В доказательство того, что Карамзин не был политическим старовером, приведем следующие строки из похвального слова: «Я означил только главные действия Екатерины, действия уже явные, но еще многие хранятся в урне будущего, или в начале своем менее приметны для наблюдателя. Оно, необходимо просвещая народы, окажется тем благодетельнее в следствиях, чем народ будет просвещеннее».

Следовательно, Карамзин не замыкал народ в известных и не перешагиваемых гранях: он ни граждан не закреплял к неизменному вовеки строю, ни земледельцев не закреплял вечно к земле. Он понимал, что тем и другим должно прорубить новые просеки, раскрывая новые горизонты, но под одним условием, а именно Просвещения. В этом слове заключается все.

VI

С такою же сметливою выборкою, как и в предыдущих главах, автор и в третьей части похвального слова обозначает главнейшие действия Екатерины по части народной благотворительности и просвещения. Каждое учреждение не во многих словах, но верно изображено и выставлено в полном объеме своем. Замечания или пояснения по тому или другому предмету оценивают существенное достоинство и указывают на цель и пользу его. Упоминая о воспитательном или сиротском доме, автор говорит:

«Там несчастные младенцы, жертвы бедности или стыда, приемлются во святилище добродетели, спасаются от бури, которая сокрушила бы их на первом дыхании жизни; спасаются и, что еще более, спасают, может быть, родителей от адского злодеяния к несчастию не беспримерного».

«Там воспитание, приучая питомцев к трудолюбию и порядку, готовит в них отечеству полезных граждан. Искусные в художествах и ремеслах, которые делают человека независимым властелином жизни своей, сии питомцы монаршей щедрости выходят в свет, и последний дар ими из рук ее приемлемый есть – гражданская свобода». Здесь встречаем прекрасный портрет Бецкого, который «служил Екатерине первым орудием для исполнения ее благотворных, в великом деле, намерений.
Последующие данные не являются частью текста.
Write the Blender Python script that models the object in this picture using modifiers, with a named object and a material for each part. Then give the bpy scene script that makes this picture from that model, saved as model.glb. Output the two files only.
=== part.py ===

Бецкий жил и дышал добродетелью, не блестящею и не громкою, которая изумляет людей, но тихою и медленно-награждаемою общим уважением, да и редкою, ибо люди стремятся более к блестящему, нежели к основательному, и мужественною, ибо она не страшится никаких трудов. Он довольствовался славою быть помощником Екатерины, радовался своими трудами и, будучи строгим наблюдателем порядка, беспрестанно взыскивая и требуя, сей друг человечества умел заслужить любовь и надзирателей и питомцев, ибо требовал только должного и справедливого. Герой, искусный министр, мудрый судья есть конечно украшение и честь государства; но благодетель юности не менее их достоин жить в памяти благодарных граждан».

Уже императрица Анна упредила кадетский корпус, но цветущая и многополезная пора его принадлежит царствованию Екатерины.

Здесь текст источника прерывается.